begin SUPPLIED MATERIAL

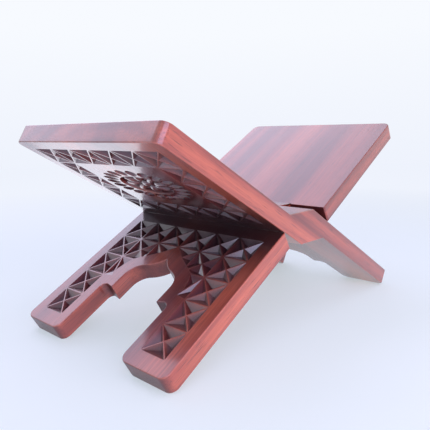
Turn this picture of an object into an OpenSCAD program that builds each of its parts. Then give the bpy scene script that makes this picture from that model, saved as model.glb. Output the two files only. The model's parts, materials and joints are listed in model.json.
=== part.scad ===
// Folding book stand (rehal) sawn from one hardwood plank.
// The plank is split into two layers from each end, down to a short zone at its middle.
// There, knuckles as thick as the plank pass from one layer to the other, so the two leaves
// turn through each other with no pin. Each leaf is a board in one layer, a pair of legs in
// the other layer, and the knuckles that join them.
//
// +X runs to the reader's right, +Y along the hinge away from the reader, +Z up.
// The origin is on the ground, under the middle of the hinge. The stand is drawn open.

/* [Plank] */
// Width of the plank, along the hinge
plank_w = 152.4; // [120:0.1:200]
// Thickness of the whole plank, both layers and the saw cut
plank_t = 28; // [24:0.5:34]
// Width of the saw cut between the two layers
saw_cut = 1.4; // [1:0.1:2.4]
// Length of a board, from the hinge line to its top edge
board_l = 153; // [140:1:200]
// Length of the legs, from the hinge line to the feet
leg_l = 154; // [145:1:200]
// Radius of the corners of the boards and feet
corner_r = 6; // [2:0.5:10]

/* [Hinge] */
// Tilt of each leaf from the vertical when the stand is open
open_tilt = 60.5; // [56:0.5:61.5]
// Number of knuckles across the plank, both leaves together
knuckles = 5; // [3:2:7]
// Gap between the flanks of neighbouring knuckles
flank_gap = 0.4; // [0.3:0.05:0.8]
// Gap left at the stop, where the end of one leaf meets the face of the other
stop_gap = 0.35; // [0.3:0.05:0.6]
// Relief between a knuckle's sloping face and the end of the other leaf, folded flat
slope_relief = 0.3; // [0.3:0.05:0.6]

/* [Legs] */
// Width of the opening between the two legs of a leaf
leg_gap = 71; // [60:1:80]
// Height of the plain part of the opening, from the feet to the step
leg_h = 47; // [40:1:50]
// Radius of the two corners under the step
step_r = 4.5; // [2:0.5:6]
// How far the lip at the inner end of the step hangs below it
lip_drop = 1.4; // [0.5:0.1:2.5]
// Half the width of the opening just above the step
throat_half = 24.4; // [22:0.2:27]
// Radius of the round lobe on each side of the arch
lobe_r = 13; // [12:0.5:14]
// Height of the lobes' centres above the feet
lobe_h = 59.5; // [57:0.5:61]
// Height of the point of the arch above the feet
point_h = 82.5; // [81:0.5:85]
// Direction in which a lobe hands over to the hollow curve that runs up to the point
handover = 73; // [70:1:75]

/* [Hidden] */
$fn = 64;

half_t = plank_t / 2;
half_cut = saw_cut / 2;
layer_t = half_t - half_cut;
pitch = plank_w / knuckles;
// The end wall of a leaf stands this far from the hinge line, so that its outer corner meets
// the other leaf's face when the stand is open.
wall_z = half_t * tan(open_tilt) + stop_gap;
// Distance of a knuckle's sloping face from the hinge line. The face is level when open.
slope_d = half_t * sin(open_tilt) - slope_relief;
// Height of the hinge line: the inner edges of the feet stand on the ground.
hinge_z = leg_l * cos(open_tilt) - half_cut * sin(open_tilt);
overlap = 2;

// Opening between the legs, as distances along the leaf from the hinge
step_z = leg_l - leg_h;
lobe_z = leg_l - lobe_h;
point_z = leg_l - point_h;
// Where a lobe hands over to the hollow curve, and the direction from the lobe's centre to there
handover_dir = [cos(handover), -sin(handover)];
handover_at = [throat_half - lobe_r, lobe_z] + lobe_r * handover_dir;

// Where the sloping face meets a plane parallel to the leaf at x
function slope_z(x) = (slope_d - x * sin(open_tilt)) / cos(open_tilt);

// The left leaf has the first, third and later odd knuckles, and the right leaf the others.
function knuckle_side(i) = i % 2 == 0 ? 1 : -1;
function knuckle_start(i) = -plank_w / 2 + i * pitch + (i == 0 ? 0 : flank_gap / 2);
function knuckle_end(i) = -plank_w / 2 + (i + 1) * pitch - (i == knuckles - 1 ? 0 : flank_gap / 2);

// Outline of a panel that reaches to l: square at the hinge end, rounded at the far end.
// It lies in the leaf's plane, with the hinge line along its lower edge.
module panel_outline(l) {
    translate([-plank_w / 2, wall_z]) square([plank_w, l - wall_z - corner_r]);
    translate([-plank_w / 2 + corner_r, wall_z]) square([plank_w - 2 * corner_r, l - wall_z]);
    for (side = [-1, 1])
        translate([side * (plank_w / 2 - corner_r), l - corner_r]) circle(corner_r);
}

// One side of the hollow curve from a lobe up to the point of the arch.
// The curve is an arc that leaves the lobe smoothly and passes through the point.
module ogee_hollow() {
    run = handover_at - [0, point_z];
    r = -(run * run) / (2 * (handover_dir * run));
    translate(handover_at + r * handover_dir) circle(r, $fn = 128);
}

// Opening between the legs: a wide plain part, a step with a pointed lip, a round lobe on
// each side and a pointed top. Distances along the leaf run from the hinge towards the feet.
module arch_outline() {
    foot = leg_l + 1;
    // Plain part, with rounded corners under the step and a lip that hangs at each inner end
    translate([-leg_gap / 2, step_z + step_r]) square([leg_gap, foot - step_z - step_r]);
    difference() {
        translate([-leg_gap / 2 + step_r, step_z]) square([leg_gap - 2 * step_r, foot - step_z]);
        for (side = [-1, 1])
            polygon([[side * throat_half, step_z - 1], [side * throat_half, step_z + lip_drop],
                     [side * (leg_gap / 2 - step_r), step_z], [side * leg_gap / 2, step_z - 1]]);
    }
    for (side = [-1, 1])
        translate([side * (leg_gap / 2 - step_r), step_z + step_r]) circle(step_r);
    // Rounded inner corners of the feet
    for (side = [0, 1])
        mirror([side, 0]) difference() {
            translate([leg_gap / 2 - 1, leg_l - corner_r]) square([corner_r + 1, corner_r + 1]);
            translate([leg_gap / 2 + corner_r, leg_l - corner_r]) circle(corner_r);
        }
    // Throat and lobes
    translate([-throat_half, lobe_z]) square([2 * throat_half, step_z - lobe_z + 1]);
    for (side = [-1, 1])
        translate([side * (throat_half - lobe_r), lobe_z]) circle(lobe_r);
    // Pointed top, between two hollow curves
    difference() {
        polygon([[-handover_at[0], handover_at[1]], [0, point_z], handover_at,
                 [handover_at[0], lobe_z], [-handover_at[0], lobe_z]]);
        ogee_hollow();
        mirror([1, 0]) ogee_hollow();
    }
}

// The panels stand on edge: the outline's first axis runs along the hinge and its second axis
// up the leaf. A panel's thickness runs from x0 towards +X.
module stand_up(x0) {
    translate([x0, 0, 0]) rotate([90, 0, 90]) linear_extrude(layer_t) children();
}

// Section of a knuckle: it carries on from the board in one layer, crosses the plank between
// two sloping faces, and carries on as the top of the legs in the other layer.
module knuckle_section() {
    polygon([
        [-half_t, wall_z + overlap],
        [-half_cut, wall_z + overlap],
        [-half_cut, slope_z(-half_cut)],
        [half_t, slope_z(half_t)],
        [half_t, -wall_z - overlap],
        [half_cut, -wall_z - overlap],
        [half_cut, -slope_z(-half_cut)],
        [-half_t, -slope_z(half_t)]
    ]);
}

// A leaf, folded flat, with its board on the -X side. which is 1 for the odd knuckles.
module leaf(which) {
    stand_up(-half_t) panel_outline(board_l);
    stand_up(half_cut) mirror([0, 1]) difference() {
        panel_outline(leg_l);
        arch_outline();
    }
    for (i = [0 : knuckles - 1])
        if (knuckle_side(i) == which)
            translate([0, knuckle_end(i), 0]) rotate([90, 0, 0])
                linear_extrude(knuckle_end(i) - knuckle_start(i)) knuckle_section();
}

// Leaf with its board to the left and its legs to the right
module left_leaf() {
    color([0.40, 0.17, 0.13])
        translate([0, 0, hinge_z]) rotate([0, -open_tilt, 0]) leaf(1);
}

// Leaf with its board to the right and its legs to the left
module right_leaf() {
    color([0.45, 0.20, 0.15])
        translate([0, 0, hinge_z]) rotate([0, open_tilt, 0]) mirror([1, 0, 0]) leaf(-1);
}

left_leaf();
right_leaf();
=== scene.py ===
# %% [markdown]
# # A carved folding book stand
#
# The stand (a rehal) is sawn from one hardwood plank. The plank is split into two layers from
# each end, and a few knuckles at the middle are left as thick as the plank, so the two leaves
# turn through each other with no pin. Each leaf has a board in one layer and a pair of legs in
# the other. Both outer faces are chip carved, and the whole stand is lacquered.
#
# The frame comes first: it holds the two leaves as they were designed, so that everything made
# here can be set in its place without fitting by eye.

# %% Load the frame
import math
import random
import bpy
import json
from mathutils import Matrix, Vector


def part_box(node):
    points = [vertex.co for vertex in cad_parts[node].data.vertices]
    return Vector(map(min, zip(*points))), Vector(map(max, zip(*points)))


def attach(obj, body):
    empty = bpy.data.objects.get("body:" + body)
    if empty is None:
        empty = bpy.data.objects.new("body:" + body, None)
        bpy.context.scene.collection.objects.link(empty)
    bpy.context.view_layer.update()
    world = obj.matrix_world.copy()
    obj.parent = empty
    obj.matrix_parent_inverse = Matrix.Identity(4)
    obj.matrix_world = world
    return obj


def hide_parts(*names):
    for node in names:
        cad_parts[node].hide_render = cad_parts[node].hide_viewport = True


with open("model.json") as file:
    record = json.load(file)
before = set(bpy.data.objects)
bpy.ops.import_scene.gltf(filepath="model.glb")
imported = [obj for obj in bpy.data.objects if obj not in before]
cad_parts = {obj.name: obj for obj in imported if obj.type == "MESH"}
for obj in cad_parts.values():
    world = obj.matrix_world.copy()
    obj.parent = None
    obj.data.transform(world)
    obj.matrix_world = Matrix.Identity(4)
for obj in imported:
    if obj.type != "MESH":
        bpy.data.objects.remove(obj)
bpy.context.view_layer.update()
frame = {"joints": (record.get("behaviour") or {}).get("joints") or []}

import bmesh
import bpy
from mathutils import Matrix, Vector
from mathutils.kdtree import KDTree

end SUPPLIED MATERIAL

● PROBLEM TO WORK ON: Produce an exact repeat of the lines from the one containing "for node in" through the last line of the data, and nothing more.

● TASK ANSWER:
    for node in names:
        cad_parts[node].hide_render = cad_parts[node].hide_viewport = True


with open("model.json") as file:
    record = json.load(file)
before = set(bpy.data.objects)
bpy.ops.import_scene.gltf(filepath="model.glb")
imported = [obj for obj in bpy.data.objects if obj not in before]
cad_parts = {obj.name: obj for obj in imported if obj.type == "MESH"}
for obj in cad_parts.values():
    world = obj.matrix_world.copy()
    obj.parent = None
    obj.data.transform(world)
    obj.matrix_world = Matrix.Identity(4)
for obj in imported:
    if obj.type != "MESH":
        bpy.data.objects.remove(obj)
bpy.context.view_layer.update()
frame = {"joints": (record.get("behaviour") or {}).get("joints") or []}

import bmesh
import bpy
from mathutils import Matrix, Vector
from mathutils.kdtree import KDTree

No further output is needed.